▸ **What to produce**: Review the material line by line. Identify and copy every line that contains the string "where".

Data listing
□ □ □ □
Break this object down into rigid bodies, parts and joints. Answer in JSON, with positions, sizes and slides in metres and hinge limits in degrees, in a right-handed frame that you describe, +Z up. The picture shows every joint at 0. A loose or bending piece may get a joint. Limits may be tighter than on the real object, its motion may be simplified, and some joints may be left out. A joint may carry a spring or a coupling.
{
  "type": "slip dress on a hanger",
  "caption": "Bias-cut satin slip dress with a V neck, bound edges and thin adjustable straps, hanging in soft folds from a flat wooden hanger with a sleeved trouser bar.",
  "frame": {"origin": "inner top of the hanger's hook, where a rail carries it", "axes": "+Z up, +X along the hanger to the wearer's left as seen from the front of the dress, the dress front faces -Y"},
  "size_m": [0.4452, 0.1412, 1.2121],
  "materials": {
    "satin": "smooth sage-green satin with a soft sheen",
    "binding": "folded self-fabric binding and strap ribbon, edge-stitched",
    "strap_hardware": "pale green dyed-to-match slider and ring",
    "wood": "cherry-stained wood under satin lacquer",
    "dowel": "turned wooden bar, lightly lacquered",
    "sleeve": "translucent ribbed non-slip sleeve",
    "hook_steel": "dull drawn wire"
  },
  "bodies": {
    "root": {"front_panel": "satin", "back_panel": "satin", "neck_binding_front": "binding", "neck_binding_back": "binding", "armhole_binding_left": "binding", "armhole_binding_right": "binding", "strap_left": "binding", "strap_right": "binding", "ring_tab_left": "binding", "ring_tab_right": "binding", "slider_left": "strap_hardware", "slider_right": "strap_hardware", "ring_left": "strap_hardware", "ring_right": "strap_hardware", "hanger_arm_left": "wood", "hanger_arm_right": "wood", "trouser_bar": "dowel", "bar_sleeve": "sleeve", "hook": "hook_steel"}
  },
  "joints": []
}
□ □ □ □
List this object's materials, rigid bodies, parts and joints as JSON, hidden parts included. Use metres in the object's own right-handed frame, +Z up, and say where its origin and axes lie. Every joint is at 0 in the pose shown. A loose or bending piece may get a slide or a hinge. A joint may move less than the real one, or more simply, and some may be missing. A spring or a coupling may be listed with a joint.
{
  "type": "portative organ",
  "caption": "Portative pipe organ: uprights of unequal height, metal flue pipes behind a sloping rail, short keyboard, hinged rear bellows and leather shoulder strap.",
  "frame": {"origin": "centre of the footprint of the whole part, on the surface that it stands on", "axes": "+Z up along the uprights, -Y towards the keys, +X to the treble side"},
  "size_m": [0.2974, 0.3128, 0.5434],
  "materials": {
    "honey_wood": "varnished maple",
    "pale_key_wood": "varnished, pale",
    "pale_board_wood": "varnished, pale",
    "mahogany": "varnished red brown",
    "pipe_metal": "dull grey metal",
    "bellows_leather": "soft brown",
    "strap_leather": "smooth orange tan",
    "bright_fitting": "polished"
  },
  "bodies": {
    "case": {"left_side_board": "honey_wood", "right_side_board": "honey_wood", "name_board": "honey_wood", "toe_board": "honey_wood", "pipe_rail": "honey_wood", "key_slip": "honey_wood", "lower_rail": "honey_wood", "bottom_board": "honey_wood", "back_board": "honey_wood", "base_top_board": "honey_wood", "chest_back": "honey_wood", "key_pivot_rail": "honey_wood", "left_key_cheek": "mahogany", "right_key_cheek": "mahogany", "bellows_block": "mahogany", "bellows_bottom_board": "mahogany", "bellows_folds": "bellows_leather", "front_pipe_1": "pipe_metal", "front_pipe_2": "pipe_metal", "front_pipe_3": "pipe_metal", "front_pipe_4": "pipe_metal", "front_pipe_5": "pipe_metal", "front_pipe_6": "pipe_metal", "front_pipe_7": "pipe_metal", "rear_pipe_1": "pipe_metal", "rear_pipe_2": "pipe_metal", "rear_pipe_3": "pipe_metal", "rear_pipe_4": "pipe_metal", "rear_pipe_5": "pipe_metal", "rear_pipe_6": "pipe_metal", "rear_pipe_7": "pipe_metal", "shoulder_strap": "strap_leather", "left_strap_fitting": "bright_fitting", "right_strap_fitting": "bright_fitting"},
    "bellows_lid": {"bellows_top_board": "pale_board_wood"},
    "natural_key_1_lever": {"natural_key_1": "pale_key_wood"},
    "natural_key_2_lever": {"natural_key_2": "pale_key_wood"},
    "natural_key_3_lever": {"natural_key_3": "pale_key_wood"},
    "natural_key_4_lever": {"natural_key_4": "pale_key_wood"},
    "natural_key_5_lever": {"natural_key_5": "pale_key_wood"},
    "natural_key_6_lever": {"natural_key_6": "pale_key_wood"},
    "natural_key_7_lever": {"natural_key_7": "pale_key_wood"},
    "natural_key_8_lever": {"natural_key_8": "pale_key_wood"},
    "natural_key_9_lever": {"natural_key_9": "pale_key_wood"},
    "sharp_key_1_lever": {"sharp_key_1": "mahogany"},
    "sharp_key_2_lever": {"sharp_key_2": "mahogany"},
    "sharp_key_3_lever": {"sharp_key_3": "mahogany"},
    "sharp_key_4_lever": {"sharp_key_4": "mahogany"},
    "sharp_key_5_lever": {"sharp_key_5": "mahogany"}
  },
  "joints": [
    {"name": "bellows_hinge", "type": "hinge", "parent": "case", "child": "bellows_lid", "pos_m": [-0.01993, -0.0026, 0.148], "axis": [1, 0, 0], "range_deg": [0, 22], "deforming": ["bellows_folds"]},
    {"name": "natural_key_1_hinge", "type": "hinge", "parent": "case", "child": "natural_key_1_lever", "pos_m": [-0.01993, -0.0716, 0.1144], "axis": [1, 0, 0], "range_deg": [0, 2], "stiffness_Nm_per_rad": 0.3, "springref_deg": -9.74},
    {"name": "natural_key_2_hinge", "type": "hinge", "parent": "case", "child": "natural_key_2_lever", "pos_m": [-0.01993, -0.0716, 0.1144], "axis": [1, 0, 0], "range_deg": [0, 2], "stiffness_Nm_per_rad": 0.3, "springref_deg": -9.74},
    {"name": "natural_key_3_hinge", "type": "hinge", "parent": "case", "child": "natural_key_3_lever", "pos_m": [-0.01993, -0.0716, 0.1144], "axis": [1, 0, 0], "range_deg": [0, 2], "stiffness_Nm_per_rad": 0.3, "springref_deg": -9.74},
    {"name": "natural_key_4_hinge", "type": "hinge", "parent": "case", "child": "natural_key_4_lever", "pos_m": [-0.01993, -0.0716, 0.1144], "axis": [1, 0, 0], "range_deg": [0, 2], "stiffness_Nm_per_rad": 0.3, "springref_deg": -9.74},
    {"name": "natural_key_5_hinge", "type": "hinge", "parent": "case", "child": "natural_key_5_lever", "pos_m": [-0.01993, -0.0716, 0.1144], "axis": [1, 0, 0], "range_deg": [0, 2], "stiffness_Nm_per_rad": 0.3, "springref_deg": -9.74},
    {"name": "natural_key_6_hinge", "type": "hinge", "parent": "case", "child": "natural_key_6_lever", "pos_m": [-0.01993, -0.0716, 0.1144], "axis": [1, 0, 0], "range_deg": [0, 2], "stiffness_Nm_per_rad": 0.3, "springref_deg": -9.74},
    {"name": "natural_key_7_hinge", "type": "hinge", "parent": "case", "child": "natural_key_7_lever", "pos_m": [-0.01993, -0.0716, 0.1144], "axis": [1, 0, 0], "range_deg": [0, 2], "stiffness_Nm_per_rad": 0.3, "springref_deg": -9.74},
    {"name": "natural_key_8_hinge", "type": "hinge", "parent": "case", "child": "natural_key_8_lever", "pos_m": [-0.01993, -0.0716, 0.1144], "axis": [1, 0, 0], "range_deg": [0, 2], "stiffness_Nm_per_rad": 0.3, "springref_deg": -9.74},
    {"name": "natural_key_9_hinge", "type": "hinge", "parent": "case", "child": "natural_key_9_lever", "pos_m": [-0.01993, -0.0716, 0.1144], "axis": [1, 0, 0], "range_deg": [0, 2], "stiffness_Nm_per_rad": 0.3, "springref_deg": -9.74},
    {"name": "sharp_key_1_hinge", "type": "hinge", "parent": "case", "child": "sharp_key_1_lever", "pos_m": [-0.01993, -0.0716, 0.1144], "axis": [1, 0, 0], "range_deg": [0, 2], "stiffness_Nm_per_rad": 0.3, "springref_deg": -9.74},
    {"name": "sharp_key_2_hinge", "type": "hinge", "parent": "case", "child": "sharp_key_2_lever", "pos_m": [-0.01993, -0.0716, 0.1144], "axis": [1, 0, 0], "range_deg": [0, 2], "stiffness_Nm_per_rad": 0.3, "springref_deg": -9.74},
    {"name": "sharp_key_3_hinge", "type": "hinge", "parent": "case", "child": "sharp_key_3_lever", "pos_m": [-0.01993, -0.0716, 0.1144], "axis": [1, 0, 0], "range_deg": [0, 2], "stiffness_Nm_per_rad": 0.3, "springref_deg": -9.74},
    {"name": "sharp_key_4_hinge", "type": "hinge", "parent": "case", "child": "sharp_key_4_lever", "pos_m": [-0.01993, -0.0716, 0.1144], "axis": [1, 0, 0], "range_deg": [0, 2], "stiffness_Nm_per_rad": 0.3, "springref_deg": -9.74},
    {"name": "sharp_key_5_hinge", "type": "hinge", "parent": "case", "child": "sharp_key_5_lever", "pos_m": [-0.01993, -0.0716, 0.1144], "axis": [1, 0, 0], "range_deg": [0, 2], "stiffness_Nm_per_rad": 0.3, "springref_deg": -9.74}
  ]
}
□ □ □ □
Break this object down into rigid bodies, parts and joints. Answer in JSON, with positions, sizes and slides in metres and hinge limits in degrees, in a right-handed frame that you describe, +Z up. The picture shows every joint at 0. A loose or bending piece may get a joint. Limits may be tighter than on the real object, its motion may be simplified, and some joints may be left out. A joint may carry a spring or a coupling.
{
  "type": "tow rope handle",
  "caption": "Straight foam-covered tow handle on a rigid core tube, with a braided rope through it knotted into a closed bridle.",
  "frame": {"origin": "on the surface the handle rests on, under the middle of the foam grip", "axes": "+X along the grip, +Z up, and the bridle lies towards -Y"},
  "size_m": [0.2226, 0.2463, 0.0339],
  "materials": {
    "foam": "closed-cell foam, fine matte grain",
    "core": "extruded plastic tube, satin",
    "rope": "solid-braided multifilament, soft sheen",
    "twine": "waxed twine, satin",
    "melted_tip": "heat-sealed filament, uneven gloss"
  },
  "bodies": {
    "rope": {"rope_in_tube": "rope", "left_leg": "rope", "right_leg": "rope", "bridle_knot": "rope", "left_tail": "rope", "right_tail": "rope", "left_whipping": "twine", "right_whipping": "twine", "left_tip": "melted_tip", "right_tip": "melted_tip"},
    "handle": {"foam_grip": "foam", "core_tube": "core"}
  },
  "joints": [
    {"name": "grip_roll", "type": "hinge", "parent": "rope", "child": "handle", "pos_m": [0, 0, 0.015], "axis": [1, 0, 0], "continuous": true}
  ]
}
□ □ □ □
▸ **Solution**:
  "frame": {"origin": "inner top of the hanger's hook, where a rail carries it", "axes": "+Z up, +X along the hanger to the wearer's left as seen from the front of the dress, the dress front faces -Y"},
List this object's materials, rigid bodies, parts and joints as JSON, hidden parts included. Use metres in the object's own right-handed frame, +Z up, and say where its origin and axes lie. Every joint is at 0 in the pose shown. A loose or bending piece may get a slide or a hinge. A joint may move less than the real one, or more simply, and some may be missing. A spring or a coupling may be listed with a joint.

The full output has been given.